JERALD J. DOSCH,  CHRIS J. PETERSON, AND BRUCE L. HAINES. 2006.  Seed rain during initial colonization of replicate abandoned pastures in the premontane wet forest zone of southern Costa Rica. Journal of Tropical Ecology, in press. 

Abstract

Understanding tropical succession requires explaining not only similarities but differences in composition. Yet causes of compositional differences among postagricultural succession sites have seldom been examined. We monitored seed rain for 14 months in five abandoned pastures in southern Costa Rica, collecting seeds from 20 September 1996 to 17 November 1997. 1,140,688 seeds of 165 morphospecies were collected. The majority of seeds (80.1 %) arrived during the wet season and 96.9 % were Melastomataceae. Total seed rain density was greatest at the forest/pasture edge and decreased drastically just a few meters into pastures. Species richness was highest in the wet season and greater in forest than in pasture.
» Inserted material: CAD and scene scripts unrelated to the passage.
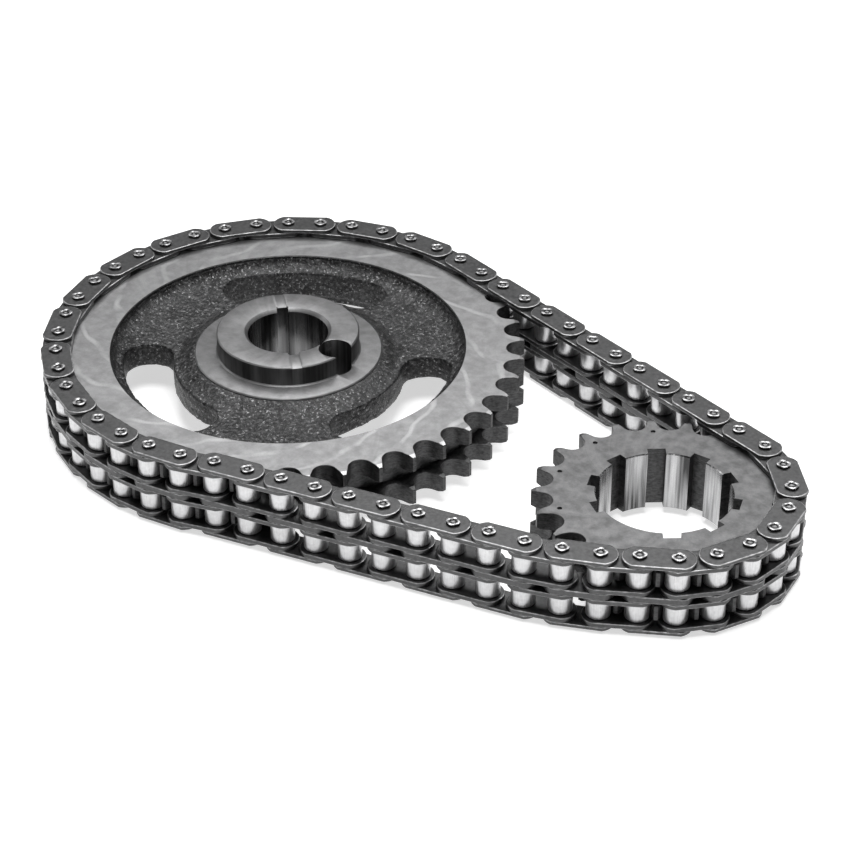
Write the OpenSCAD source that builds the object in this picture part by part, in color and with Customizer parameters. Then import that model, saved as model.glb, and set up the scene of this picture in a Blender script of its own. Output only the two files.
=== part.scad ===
// Duplex roller timing chain on its camshaft and crankshaft sprockets.
// The camshaft axis is Z, the crankshaft axis is parallel to it along +X, and Z = 0 is the
// middle plane of the chain. Lengths are in millimetres and angles in degrees.

/* [Chain] */
// Distance from one pin to the next
pitch = 9.525; // [9.5:0.005:9.55]
// Distance between the middles of the two roller rows
row_spacing = 10.24; // [10.2:0.02:10.4]
// Diameter of a roller
roller_d = 6.35; // [6.2:0.05:6.4]
// Width between the two inner plates of a row
inner_width = 5.72; // [5.6:0.02:5.8]
// Outer diameter of a bushing
bushing_d = 4.6; // [4.4:0.1:4.8]
// Diameter of a pin
pin_d = 3.28; // [3.2:0.02:3.4]
// Length of a pin, over its riveted heads
pin_length = 22.4; // [22.2:0.1:23]
// Diameter of a riveted pin head
pin_head_d = 3.8; // [3.5:0.05:4]
// Height of every plate
plate_height = 8.2; // [7.8:0.1:8.4]
// Thickness of an inner plate
inner_plate_t = 1.3; // [1.2:0.02:1.32]
// Thickness of an outer plate
outer_plate_t = 1.05; // [0.9:0.05:1.1]
// Thickness of the plate between the two rows
middle_plate_t = 1.8; // [1.6:0.05:1.84]
// Radius of an outer or middle plate's end
outer_end_r = 4.45; // [4.3:0.05:4.6]
// Radius of an inner plate's end
inner_end_r = 4.3; // [4.2:0.05:4.5]

/* [Clearances] */
// Radial gap between a pin and its bushing
pin_gap = 0.03; // [0.02:0.01:0.06]
// Radial gap between a bushing and its roller
roller_gap = 0.05; // [0.03:0.01:0.08]
// Radial gap at the open pivot of each strand
open_pivot_gap = 0.3; // [0.25:0.01:0.32]
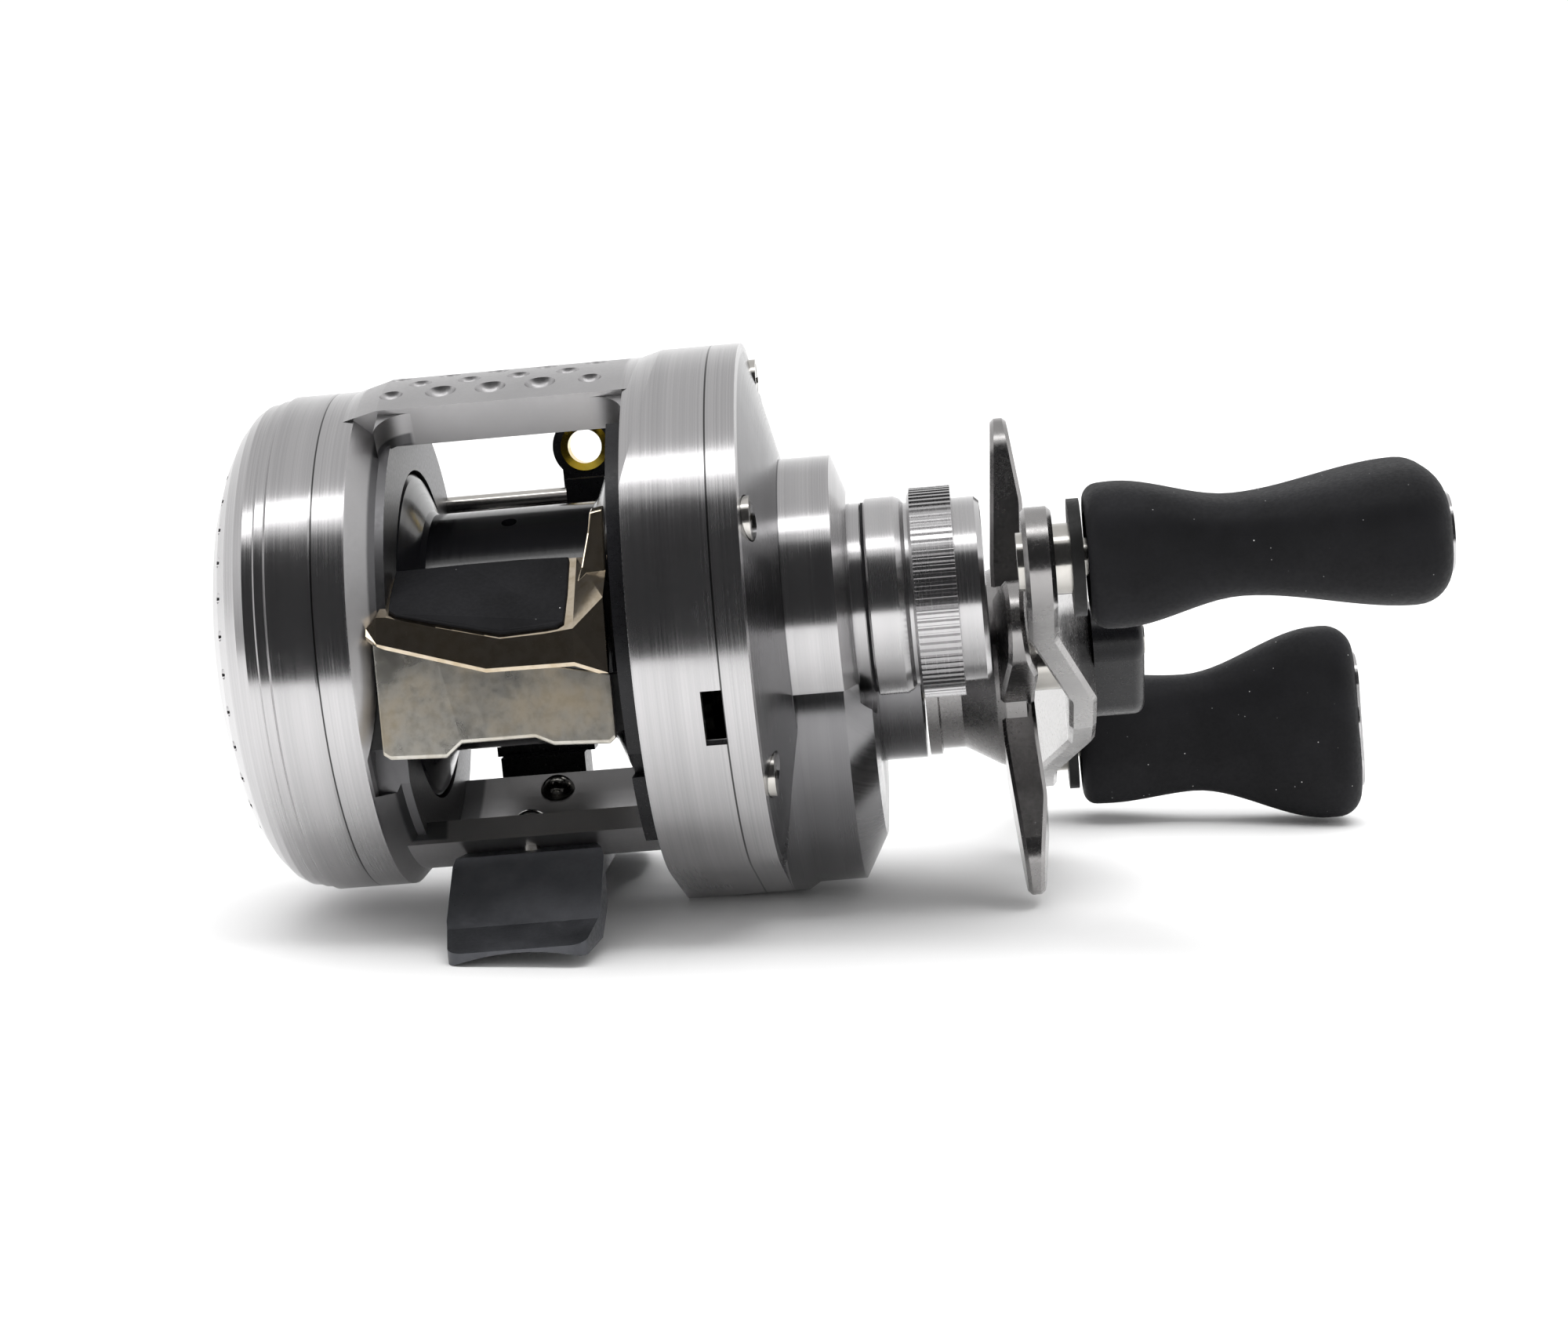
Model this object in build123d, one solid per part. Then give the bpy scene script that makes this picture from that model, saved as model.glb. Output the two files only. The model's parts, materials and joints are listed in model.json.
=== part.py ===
"""Round baitcasting fishing reel with a right-hand crank.

Every piece is modelled about the spool axis, which runs along X, and is moved to
the reel's own frame when it is written: origin at the middle of the foot's
underside, +Z up, +Y towards the rod tip, +X towards the handle. Millimetres.
"""
import os
from math import atan2, cos, degrees, hypot, pi, radians, sin, sqrt

from build123d import *

# ---- driving dimensions -------------------------------------------------------
SPOOL_Y = -2.0              # spool axis, measured from the middle of the foot
SPOOL_Z = 30.0              # spool axis above the foot's underside

GAP = 13.85                 # half the open width between the two frame rings
LEFT_R = 26.25              # outer radius of the palm side
LEFT_SEAM_X = -17.2         # frame to palm cup
LIP_R = 23.7                # turned lip inside the left ring
LIP_X = -10.4
RIGHT_R = 27.8              # handle side, about the spool axis
RIGHT_SEAM_X = 22.4         # frame to handle cover
COVER_RIM_X = 25.4
COVER_FACE_X = 28.3
SPOOL_BORE_R = 17.5         # opening in both rings for the spool flanges

HANDLE_Y = 18.4             # drive shaft axis, from the spool axis
HANDLE_Z = -10.9
HANDLE_R = 20.7             # outline of the handle side about the drive shaft
LOBE_Y = 12.0               # middle of the boss's lower lobe
LOBE_Z = -10.3
LOBE_R = 22.4
BOSS_LOBE_R = 21.6
SLEEVE_R = 9.4              # drive shaft sleeve on the cover
BOSS_TOP_R = 15.3
BOSS_FLAT_Z = -8.0          # the upper lobe ends in a flat here

REST_R = 27.2               # thumb rest crossbar
REST_HALF_DEG = 26.0
BASE_R = 24.8               # bottom crossbar
BASE_THICK = 2.5
BASE_HALF_DEG = 36.0

FLANGE_R = 17.1
ARBOR_R = 12.6
SPOOL_LEFT_X = -12.0
SPOOL_RIGHT_X = 12.3
SHAFT_R = 1.5

DRIVE_TEETH = 52
PINION_TEETH = 10
TRAIN_TEETH = 20
IDLER_TEETH = 11

WORM_Y = 21.5
WORM_Z = 4.5
WORM_R = 2.2
ROD_Y = 19.2
ROD_Z = 12.2
ROD_R = 1.0
GUIDE_X = 5.5               # line guide at rest, right of the middle
GUIDE_Y = 22.0
GUIDE_Z = 17.5
GUIDE_HOLE_R = 1.9

FOOT_LENGTH = 62.0
FOOT_WIDTH = 15.6
FOOT_END_WIDTH = 13.6
FOOT_WAIST = 12.6           # width under the frame
FOOT_BRIDGE_Z = 3.6         # underside between the tongues
FOOT_ARCH_R = 24.0
RIVET_DEGS = (151.0, 180.0, 209.0)   # about the spool axis, from the top

STAR_R = 27.6
STAR_X = 51.4
CRANK_R = 42.8              # crank pin circle
CRANK_DEG = 159.0           # near arm, from +Y towards +Z
CRANK_THICK = 3.0
CRANK_BEVEL = 0.45
CRANK_END_X = 52.7
CRANK_HUB_X = 56.8
KNOB_X = 57.9
KNOB_END_X = 93.6
NEAR_KNOB_DEG = 2.0         # how far the knobs' broad sides are turned at rest
FAR_KNOB_DEG = 88.0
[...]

Seed rain shifted from domination by the family Melastomataceae in forest and interface samples to Marcgraviaceae and Asteraceae in pasture samples and also varied greatly by site. The overall seed rain density varied by over 3-fold between sites and broadly mirrored among-site variation in early woody plant colonization density. However, seed rain and woody plant colonists were rather dissimilar in composition, suggesting that while propagule availability is necessary for early woody plant establishment, it is a poor predictor of successional trajectory.